= Brooks Pennington Jr. =

American politician (1925–1996)

Brooks M. Pennington Junior (October 21, 1925 - May 23, 1996) was an American businessman, author, politician and philanthropist from Georgia.

==Early years==
He attended North Georgia College in 1943–1944, before serving as a USAF captain in the Korean War, and later graduated from University of Georgia with degrees in engineering and agronomy.

==Pennington Seed==
Whilst still at college, Pennington began working in the family retail feed and seed store founded in Madison, Georgia in 1945 on Main Street by his father, Brooks Pennington Sr. Over the course of 50 years, he built a warehouse and developed the wholesale side of the business and also developed new agricultural crop varieties, seed coatings and seed treatments. He retired as president and Chairman of Pennington Seed Inc. due to ill health in the mid-1990s., the annual turn-over had grown to over $200 million. Pennington was also served as president of the Georgia Seedsmen's Association, the Southern Seedsmen's Association, and the Southern Field Seed Council.
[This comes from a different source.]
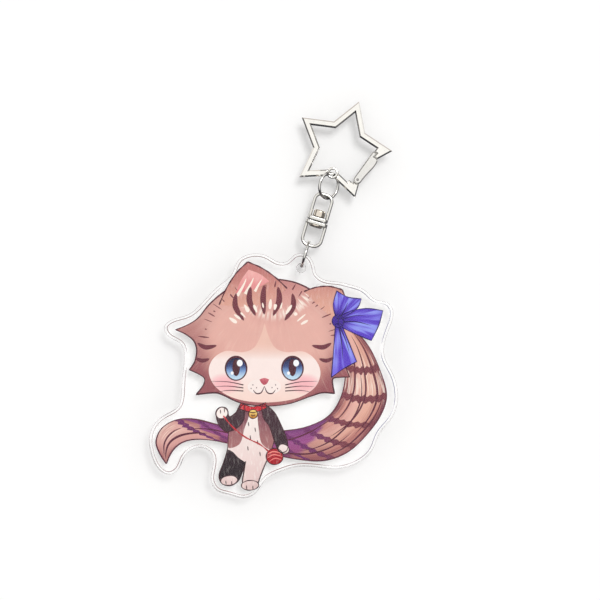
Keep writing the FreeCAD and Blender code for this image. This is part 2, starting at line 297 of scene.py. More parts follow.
def tail_material():
    """Tail fur along the ribbon: tan with plum edges, purple where its underside shows, glossy patches."""
    t = new_tree("print_tail")
    u, v = t.split(t.out("UVMap", uv_map="UVMap"))[:2]
    strands = t.streaks(u, 7.0, v, 9.0, 1.0, 3.0, 0.6)
    fine = t.streaks(u, 12.0, v, 46.0, 1.0, 2.0)
    wave = t.times(t.minus(strands, 0.5), 0.5)
    across = t.plus(v, wave)
    base = t.ramp(across, [(0.0, PLUM), (0.14, CLAY), (0.36, TAN), (0.62, rgb(232, 176, 156)), (0.85, CLAY),
                           (1.0, PLUM)])
    base = t.mix(t.times(t.step(fine, 0.52, 0.8), 0.3), base, CREAM)
    patch = t.times(t.near(u, 0.17, 0.03, 0.10), t.step(fine, 0.46, 0.62))
    base = t.mix(t.times(patch, 0.75), base, rgb(255, 238, 224))
    base = t.mix(t.times(t.step(u, 0.30, 0.52), 0.55), base, rgb(150, 84, 92))
    start = t.plus(t.plus(0.30, t.times(v, 0.30)), t.times(wave, 0.12))
    jag = t.size_of(t.minus(t.calc("FRACT", t.times(v, 2.2)), 0.5))
    end = t.plus(0.765, t.times(jag, 0.06))
    purple = t.times(t.step(t.minus(u, start), 0.0, 0.03), t.rest_of(t.step(t.minus(u, end), 0.0, 0.012)))
    under = t.ramp(across, [(0.0, rgb(122, 62, 120)), (0.4, MAGENTA), (0.7, rgb(150, 74, 122)),
                            (1.0, rgb(96, 44, 72))])
    under = t.mix(t.times(t.step(fine, 0.5, 0.8), 0.2), under, rgb(190, 120, 176))
    base = t.mix(purple, base, under)
    far_end = t.times(t.step(u, 0.79, 0.83), t.rest_of(t.step(u, 0.92, 0.98)))
    base = t.mix(t.times(far_end, 0.75), base, rgb(232, 174, 166))
    tip = t.times(t.step(u, 0.82, 0.86), t.rest_of(t.step(u, 0.89, 0.94)))
    tip = t.times(tip, t.rest_of(t.step(v, 0.3, 0.6)))
    base = t.mix(t.times(t.times(tip, t.step(fine, 0.42, 0.6)), 0.8), base, CREAM)
    return t.ink(base)


def face_material():
    """The pale mask: cream with a rosy upper edge and two blushing cheeks."""
    t = new_tree("print_face")
    x, y = t.art()
    base = t.ramp(t.step(y, -45.0, -24.0), [(0.0, rgb(250, 218, 206)), (0.4, PALE), (0.8, PALE),
                                            (1.0, rgb(240, 196, 180))])
    for centre in (-25.0, 1.0):
        dx = t.over(t.minus(x, centre), 5.6)
        dy = t.over(t.plus(y, 38.0), 3.4)
        far = t.plus(t.times(dx, dx), t.times(dy, dy))
        warm = t.rest_of(t.step(far, 0.0, 1.3))
        base = t.mix(t.times(warm, 0.8), base, BLUSH)
    return t.ink(base)


def shaded_material(name, low, high, low_colour, high_colour, streak=0.0):
    """A part that runs from low_colour to high_colour between two heights, with optional soft streaks."""
    t = new_tree(name)
    x, y = t.art()
    lift = t.times(t.minus(t.noise(t.combine(x, t.times(y, 0.3)), 1.1), 0.5), 3.0)
    base = t.mix(t.step(t.plus(y, lift), low, high), rgb(*low_colour), rgb(*high_colour))
    soft = t.streaks(x, 1.0, y, 0.25, 1.6, 2.0)
    base = t.mix(t.times(t.step(soft, 0.5, 0.7), streak), base, rgb(255, 246, 240))
    return t.ink(base)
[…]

His book Seeds and Planting in the South
 is regarded as a standard text-book for many agricultural colleges. In September 2003, Pennington was entered posthumously into the Georgia Agricultural Hall of Fame.

==Politics==
Pennington served as a member of the Georgia House of Representatives and was elected to the Georgia State Senate, serving for eight years as Chairman of the Georgia Senate Agriculture and Natural Resources Committee, as well as holding positions on a number of other committees. He was also State Campaign Chairman for President Jimmy Carter's first campaign for governor of Georgia in 1966 (unsuccessful), and later an agricultural campaign advisor during Carter's 1976 presidential campaign.

==Philanthropy==
Pennington donated his political pay to the Brooks Pennington Sr. Scholarship Fund (named after his father), which by September 2003, had enabled over 30 students to attend college. He served as the chairman of the Morgan County Hospital Authority, vice chairman of Morgan County Foundation, president of the Morgan County Touchdown Club, and was the Commander of the Morgan County, Georgia VFW, among other positions. After his death, his estate endowed the Brooks Pennington Jr. Military Leadership Center at North Georgia College & State University (NGCSU) in November 2004.

==Accolades==
He was recognised by the NGCSU Alumni Association in the Hall of Fame (1973) and as Distinguished Alumnus (1974).

==Personal life==
He married Jacquelyn Christian Pennington, with whom he had four children. In October 2006, his son, Brooks "Sonny" Pennington III, resigned after 10 years as president and CEO of Pennington Seed (now part of Walnut Creek based conglomerate Central Garden & Pet) to take on the role of Director of Special Projects. Another son, Dan Pennington, is in charge of the manufacturing strategic business unit.